Yves Michaud : On peut imaginer que la personne en question a eu une vie à peu près heureuse, qu’elle commence à ressentir la vie comme une fatigue et que douée d’une certaine sagesse, elle puisse accueillir stoïquement sa fin de vie en compagnie de ses proches. Après tout le thème de la mort heureuse à la fin d’une vie bien remplie est un thème courant dans les philosophies antiques qui, comme l’épicurisme, admettent le suicide. Ce qui peut nous choquer, c’est que l’image rende aujourd’hui crûment ce qui était en général présenté de manière figurée ou allégorique. Il faut aussi souligner que dans un monde où la vie a été considérablement allongée grâve aux progrès de la médecine, la fatigue de la vie est plus répandue. Une fatigue qu’il ne faut pas confondre avec le dégoût de la vie (taedium vitae) de caractère dépressif.

Si chacun se reconnaît dans cette photo, ou du moins s'imagine capable d'un dernier geste similaire (que ce soit boire une bière sur son lit de mort ou manger des sushis une dernière fois, etc.), qu'est-ce que cela dit-il de notre rapport à la mort ? Avoir besoin de manger ou de faire quelque chose que l'on aimait une dernière fois, est-ce une manière de se rassurer ?

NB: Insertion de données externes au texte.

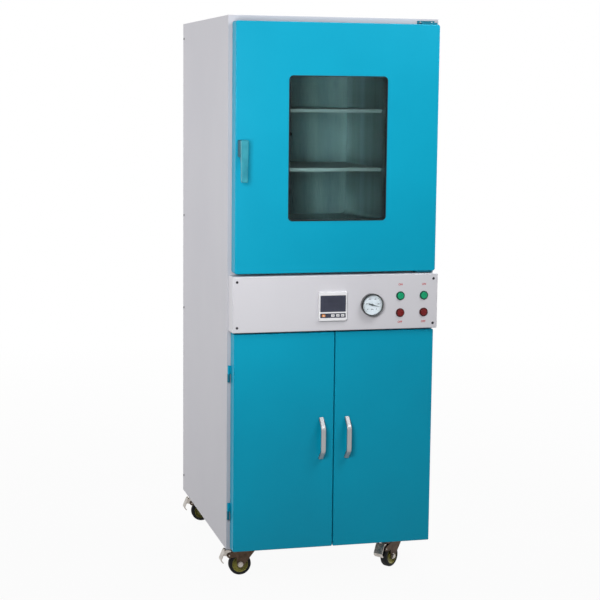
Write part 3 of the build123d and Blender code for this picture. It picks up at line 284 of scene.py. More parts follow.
extraFinishes = {
    # shelves: the same steel, rougher and less metallic, in paler tones: painted light on their
    # lit tops
    "litShelfSheet": finish("paleStainlessPaintedLight", {
        **brushed, "dark": "969B9B", "light": "C8CCCC", "stretch": (0.08, 1.0, 1.0),
        "rough": (0.40, 0.60), "metal": 0.75}),
    # the latch foot: the lever's lacquer, a little rougher, in darker tones that are painted shade
    "shadedLatchFoot": finish("lacqueredZincFootPaintedShade", {
        **powderCoat, "dark": "124E5D", "light": "1B5D6C", "driftMm": 30.0, "grainMm": 2.5,
        "rough": (0.40, 0.50)}),
    "oliveHub": finish("oliveNylonHub", {
        **moulded, "dark": "8A8436", "light": "A9A24E", "rough": (0.35, 0.50)}),
    "blackNylon": finish("blackNylonMoulding", {
        **moulded, "dark": "17181A", "light": "232427", "rough": (0.40, 0.55)}),
    "darkGreenRing": finish("darkGreenBezel", {
        **moulded, "dark": "064A38", "light": "0A5A45", "rough": (0.25, 0.38)}),
    "darkRedRing": finish("darkRedBezel", {
        **moulded, "dark": "3C0406", "light": "520609", "rough": (0.25, 0.38)}),
    "printedRed": finish("redScreenInk", {
        **moulded, "dark": "B5262C", "light": "C43138", "rough": (0.55, 0.70)}),
    "printedBlack": finish("blackScreenInk", {
        **moulded, "dark": "17191E", "light": "24262C", "rough": (0.55, 0.70)}),
    "blackenedScrew": finish("blackenedSteelScrew", {
        **brushed, "dark": "2A2A2D", "light": "45454A", "driftMm": 3.0, "rough": (0.35, 0.50)}),
    "zincScrew": finish("brightZincScrew", {
        **brushed, "dark": "8B8B8C", "light": "B4B5B6", "driftMm": 4.0, "rough": (0.26, 0.40)}),
    # pedals and axle nuts: fresh zinc, bright and slightly mottled
    "brightPlate": finish("brightZincPlate", {
        **brushed, "dark": "8F8780", "light": "C4BFB8", "driftMm": 12.0, "rough": (0.20, 0.34)}),
    "unlitSegment": finish("unlitSegmentFilm", {
        **moulded, "dark": "262936", "light": "2C2F3D", "rough": (0.25, 0.35), "gloss": 0.2}),
}

ownFinish = {name: "brightPlate" for name in nodes if name.startswith("caster_pedal")}
ownFinish.update({"latch_base": "shadedLatchFoot", "shelves": "litShelfSheet"})
for name, node in nodes.items():
    slotName = node.data.materials[0].name.split(".")[0]
    node.data.materials[0] = extraFinishes.get(ownFinish.get(name), finishes[slotName])
print("finishes made:", len(finishes) + len(extraFinishes))


# ---- making pieces
def addPiece(name, mesh, material, body, sharpDeg=35.0):
    mesh.name = name
    mesh.materials.clear()      # also sets every face back to the first slot
    mesh.materials.append(material)
    mesh.shade_smooth()
    mesh.set_sharp_from_angle(angle=math.radians(sharpDeg))
    piece = bpy.data.objects.new(name, mesh)
    scene.collection.objects.link(piece)
    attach(piece, body)
    return piece


def meshOf(bm):
    bmesh.ops.recalc_face_normals(bm, faces=bm.faces)
    mesh = bpy.data.meshes.new("mesh")
    bm.to_mesh(mesh)
    bm.free()
    return mesh


def partOf(nodeName, keep):
    # the faces of a node that keep() wants, their loose triangles joined at shared corners
    bm = bmesh.new()
    bm.from_mesh(nodes[nodeName].data)
    spare = [face for face in bm.faces if not keep(face)]
    bmesh.ops.delete(bm, geom=spare, context="FACES")
    bmesh.ops.remove_doubles(bm, verts=bm.verts, dist=weld)
    return bm


def solidsOf(nodeName):
    # the lowest and highest corner of each separate solid in a node
    bm = partOf(nodeName, lambda face: True)
    seen, boxes = set(), []
    for start in bm.faces:
        if start in seen:
            continue
        group, queue = [], [start]
        seen.add(start)
        while queue:
            face = queue.pop()
            group.append(face)
            for edge in face.edges:
                for other in edge.link_faces:
                    if other not in seen:
                        seen.add(other)
                        queue.append(other)
        points = [v.co for face in group for v in face.verts]
        boxes.append(tuple(Vector([pick(p[i] for p in points) for i in range(3)])
                           for pick in (min, max)))
    bm.free()
    return boxes


def facingFront(x, y, z, turn=0.0):
    # stands flat drawings up so that they face the front: their x and y run along +X and +Z
    upright = Euler((math.pi / 2, 0.0, 0.0)).to_matrix().to_4x4()
    return Matrix.Translation((x, y, z)) @ upright @ Matrix.Rotation(turn, 4, "Z")


lettering = {"steps": 3, "bolder": 0.03}     # a bolder stroke, as screen ink spreads


def words(text, height, thickness, place):
    # raised lettering as a plain mesh, thickness tall from its place outwards
    data = bpy.data.curves.new("words", "FONT")
    data.body = text
    data.size = height
    data.align_x = "CENTER"
    data.align_y = "CENTER"
    data.resolution_u = lettering["steps"]
    data.offset = height * lettering["bolder"]
    data.extrude = thickness / 2
    holder = bpy.data.objects.new("words", data)
    scene.collection.objects.link(holder)
    graph = bpy.context.evaluated_depsgraph_get()
    mesh = bpy.data.meshes.new_from_object(holder.evaluated_get(graph))
    bpy.data.objects.remove(holder)
    mesh.transform(place @ Matrix.Translation((0, 0, thickness / 2)))
    return mesh


def flatShape(points, thickness, place):
    bm = bmesh.new()
    face = bm.faces.new([bm.verts.new((x, y, 0.0)) for x, y in points])
    grown = bmesh.ops.extrude_face_region(bm, geom=[face])
    moved = [g for g in grown["geom"] if isinstance(g, bmesh.types.BMVert)]
    bmesh.ops.translate(bm, verts=moved, vec=(0, 0, thickness))
    bmesh.ops.transform(bm, matrix=place, verts=bm.verts)
    return meshOf(bm)


def turned(outline, segments, place):
    # a turned piece: the outline's (radius, height) points swept once round their own z
    bm = bmesh.new()
    verts = [bm.verts.new((r * mm, 0.0, h * mm)) for r, h in outline]
    edges = [bm.edges.new((a, b)) for a, b in zip(verts, verts[1:])]
    bmesh.ops.spin(bm, geom=verts + edges, cent=(0, 0, 0), axis=(0, 0, 1), angle=2 * math.pi,
                   steps=segments)
    bmesh.ops.remove_doubles(bm, verts=bm.verts, dist=weld)
    bmesh.ops.transform(bm, matrix=place, verts=bm.verts)
    return meshOf(bm)


def joined(meshes):
    bm = bmesh.new()
    for mesh in meshes:
        bm.from_mesh(mesh)
    bmesh.ops.remove_doubles(bm, verts=bm.verts, dist=weld)
    return meshOf(bm)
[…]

Je ne vois pas du tout cela comme une manière de se rassurer. Je vois deux explications.

L’une est du type hédoniste dans le style « un petit dernier avant la route ».

L’autre renverrait aux pratiques funéraires antiques : placer auprès du défunt ce dont il aura besoin pour son grand voyage au pays des âmes. La présence de nourritures et de boissons dans les tombeaux anciens est fréquente. Du point de vue des conceptions de la mort, l’une comme l’autre interprétations sont lourdes de sens. Dans un cas, la mort est vu comme une fin et il faut profiter de la vie jusqu’au bout. Dans l’autre, il y a certes un au-delà mais ce n’est plus un audelà spirituel. On part non pas pour le Paradis des âmes auprès de Dieu mais au pays des morts tout court.

Enfin, ressentir le besoin d'un dernier geste si "simple" ne montre -t-il pas également une évolution dans notre rapport à la mort ? Un rapport qui serait moins lié à la religion, par exemple, et plus décomplexé peut-être ?

Il ya effectivement quelque chose de terriblement prosaïque et matérialiste dans tout ça.

Il y a longtemps que je n’ai pas trouvé à lire une explication chrétienne de ce que peut bien être le Paradis. Quant à la religion mahométane, elle semble avoir une vision assez terre-à-terre du paradis d’Allah puisqu’on y va pour trouver, entre autres, des satisfactions sexuelles qu’on n’a pas eues ici-bas. Bref, pour l’au-delà, c’est un peu fichu ou très banal.